One quick glance up to the rafters at UCLA’s Pauley Pavilion provides quite the history lesson.

11 national championship banners in men’s basketball hang from the rafters. Seven came in consecutive years from 1967-1973 under hall-of-fame coach John Wooden. It’s a total unmatched in college basketball – the next closest, Kentucky, has seven NCAA crowns.

The success is evident.

But for the 2011-2012 season, those blue-and-gold banners have found a new home, about 15 miles east of hallowed Pauley Pavilion and the UCLA campus – the Los Angeles Sports Arena.

The Bruins have been forced to play elsewhere this winter as the result of ongoing renovations at Pauley Pavilion that are not scheduled to be completed until next fall.

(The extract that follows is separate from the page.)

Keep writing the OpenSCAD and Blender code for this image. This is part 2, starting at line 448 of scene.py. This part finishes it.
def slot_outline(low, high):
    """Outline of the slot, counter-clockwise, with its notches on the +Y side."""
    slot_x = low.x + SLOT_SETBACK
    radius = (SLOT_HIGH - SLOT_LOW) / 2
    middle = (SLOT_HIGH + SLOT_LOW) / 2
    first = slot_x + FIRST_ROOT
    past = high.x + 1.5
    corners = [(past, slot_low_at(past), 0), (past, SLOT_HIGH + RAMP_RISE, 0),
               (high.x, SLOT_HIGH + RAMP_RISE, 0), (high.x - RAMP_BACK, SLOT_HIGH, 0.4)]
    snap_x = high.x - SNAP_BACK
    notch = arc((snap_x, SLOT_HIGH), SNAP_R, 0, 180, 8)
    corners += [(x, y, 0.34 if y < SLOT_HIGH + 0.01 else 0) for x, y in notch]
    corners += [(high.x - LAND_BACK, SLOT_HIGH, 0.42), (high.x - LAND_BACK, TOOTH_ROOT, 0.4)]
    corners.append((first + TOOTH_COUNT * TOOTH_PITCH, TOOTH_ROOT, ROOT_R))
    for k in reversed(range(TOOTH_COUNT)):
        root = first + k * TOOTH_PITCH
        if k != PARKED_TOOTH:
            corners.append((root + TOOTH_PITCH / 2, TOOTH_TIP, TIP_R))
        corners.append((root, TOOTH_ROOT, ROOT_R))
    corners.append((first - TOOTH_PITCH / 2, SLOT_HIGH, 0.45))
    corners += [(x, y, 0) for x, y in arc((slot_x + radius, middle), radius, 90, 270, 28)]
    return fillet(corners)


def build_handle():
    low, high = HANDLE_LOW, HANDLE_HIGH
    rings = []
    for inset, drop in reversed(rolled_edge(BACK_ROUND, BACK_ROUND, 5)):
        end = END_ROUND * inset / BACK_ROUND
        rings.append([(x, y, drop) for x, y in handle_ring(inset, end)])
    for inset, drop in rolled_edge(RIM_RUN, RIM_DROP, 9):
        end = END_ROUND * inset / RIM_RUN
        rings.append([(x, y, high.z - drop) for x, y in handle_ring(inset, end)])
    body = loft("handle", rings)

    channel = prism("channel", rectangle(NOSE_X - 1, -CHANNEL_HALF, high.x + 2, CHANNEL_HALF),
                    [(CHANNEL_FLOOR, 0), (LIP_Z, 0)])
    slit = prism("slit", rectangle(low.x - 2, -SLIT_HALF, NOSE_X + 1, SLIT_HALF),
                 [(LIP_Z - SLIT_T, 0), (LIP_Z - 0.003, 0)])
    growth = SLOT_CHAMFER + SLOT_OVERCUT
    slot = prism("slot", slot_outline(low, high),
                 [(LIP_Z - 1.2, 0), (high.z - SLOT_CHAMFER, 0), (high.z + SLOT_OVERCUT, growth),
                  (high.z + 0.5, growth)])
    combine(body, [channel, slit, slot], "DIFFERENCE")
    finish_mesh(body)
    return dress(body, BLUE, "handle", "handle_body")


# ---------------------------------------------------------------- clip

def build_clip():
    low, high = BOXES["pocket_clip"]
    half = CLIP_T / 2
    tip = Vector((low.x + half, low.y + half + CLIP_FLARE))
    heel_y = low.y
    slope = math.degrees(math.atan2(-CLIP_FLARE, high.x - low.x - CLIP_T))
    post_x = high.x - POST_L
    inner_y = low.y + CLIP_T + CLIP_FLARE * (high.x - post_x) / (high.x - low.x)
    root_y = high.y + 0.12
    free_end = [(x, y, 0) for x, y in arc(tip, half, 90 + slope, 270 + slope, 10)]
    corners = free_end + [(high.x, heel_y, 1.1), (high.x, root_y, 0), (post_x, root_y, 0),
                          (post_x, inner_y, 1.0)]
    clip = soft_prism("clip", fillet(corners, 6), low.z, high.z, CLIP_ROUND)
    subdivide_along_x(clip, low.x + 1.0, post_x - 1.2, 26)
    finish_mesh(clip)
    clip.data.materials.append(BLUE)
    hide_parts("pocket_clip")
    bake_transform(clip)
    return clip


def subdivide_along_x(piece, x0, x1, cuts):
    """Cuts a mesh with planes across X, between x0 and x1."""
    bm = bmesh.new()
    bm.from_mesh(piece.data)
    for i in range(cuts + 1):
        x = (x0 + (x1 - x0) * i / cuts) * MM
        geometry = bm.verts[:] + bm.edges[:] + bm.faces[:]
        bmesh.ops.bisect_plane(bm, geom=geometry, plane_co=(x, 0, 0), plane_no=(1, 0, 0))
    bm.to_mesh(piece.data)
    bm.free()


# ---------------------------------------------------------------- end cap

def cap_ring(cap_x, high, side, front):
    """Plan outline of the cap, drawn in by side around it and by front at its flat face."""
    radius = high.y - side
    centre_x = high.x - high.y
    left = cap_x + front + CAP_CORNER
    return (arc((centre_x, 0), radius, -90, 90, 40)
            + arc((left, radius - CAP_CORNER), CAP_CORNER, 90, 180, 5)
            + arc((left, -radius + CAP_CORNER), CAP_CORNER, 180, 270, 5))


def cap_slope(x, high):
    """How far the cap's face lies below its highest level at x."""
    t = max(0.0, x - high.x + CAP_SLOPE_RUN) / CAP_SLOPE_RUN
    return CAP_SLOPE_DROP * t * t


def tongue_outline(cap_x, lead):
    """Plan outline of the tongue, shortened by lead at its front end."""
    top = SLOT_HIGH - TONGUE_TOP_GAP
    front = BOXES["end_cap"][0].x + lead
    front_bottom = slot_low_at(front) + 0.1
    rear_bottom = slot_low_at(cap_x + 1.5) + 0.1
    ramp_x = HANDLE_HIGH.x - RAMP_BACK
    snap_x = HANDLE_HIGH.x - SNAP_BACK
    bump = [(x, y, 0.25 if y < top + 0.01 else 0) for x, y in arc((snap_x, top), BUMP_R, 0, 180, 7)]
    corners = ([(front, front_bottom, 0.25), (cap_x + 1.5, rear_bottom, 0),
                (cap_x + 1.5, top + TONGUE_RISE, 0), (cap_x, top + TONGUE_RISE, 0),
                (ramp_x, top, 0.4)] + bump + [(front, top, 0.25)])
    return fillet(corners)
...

They have played primarily at the Sports Arena, but also at the Citizens Business Bank Arena in Ontario, Calif., and the Honda Center in Anaheim, Calif., as a part of the “Bruin Road Show,” a titled created by the school’s marketing department.

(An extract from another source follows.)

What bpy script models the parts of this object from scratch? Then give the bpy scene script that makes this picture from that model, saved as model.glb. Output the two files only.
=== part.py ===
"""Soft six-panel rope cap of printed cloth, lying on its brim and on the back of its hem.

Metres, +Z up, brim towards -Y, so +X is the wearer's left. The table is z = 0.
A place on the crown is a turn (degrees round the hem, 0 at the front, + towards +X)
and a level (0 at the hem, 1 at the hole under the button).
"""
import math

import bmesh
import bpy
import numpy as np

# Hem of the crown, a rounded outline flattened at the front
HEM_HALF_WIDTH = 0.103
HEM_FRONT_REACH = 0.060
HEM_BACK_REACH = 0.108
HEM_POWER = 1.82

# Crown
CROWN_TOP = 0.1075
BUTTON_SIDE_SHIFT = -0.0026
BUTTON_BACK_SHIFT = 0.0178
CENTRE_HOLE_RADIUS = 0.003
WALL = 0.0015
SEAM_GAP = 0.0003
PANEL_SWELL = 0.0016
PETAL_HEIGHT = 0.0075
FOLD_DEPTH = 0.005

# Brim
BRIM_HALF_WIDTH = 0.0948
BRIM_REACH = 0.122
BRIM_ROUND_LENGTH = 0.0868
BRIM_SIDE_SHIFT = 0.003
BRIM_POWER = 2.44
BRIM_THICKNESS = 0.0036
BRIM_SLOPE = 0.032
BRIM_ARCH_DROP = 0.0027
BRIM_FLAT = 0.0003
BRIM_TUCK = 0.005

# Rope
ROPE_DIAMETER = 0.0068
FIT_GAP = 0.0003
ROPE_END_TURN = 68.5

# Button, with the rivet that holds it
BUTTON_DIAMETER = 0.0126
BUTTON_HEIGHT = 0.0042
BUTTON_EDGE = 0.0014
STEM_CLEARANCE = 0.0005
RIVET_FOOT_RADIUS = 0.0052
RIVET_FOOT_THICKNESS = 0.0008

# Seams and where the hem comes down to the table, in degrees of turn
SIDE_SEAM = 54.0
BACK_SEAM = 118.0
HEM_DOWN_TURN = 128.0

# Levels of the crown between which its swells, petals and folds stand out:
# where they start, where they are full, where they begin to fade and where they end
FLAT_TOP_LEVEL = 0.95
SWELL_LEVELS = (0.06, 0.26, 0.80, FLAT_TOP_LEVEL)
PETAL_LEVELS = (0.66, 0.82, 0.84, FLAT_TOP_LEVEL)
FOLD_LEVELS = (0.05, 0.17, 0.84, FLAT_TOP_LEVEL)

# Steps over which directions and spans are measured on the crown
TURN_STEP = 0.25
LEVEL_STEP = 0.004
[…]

It’s a slightly odd predicament for the Bruins.

The Sports Arena served as the home venue for their crosstown rival, USC, from 1959-2006 and sits in the middle of Exposition Park – one block south from the Trojans’ University Park campus.

USC has also been in negotiations since September to obtain operational control of the 52-year-old facility, in addition to the adjacent Los Angeles Memorial Coliseum.

“We use it for tailgating,” USC coach Kevin O’Neill said following the Trojans’ 64-54 loss to the Bruins on Wednesday night – the first time they had played at the Sports Arena since a game against Oregon State on Feb. 25, 2006.

“We could have walked over, actually.”

But for UCLA fans, it has been a bit more of a trek this season.

Through 12 games at the Sports Arena, UCLA has averaged just 5,806 fans per contest. Seating capacity is at 16,161 for basketball. It’s a bit of a decline, sure, but by comparison, in 18 games at Pauley Pavilion last season, UCLA averaged 7,759 fans per game.

“Early on in the season, attendance was lower than it would have been if the team was playing in Pauley,” said Erick Peck, sports editor for UCLA’s student newspaper, the Daily Bruin. “But it's seemed to pick up recently, with more students taking advantage of the arranged shuttles. That being said, the factors of distance and traffic are definite deterrents for a lot of students.”

Because of that distance, there had been some concern for months that USC fans, alumni and students would flock to the arena for the second of the team’s two regular season matchups – the Bruins won the first meeting at the Galen Center by 19 points.

But the Trojans, who are just 6-21 on the year and have lost 14 of their last 15 games, are currently working their way through arguably their worst season in school history, cardinal-and-gold clad fans didn’t exactly flock to the nearby venue. Most appeared to just stay home.

Of the announced crowd of 9,064, at least 90 percent were sporting powdered blue apparel, providing a bit of a lift for UCLA in its 15th win of the season – at least according to coach Ben Howland.

“Our players were excited about the student body being here before the game,” he said. “I know they were enthused about that. It was important for us. We needed that."

UCLA has gone 8-4 this season, and though its proximity to USC might be a too close for many, it’s the Bruins’ home, nonetheless – at least for now.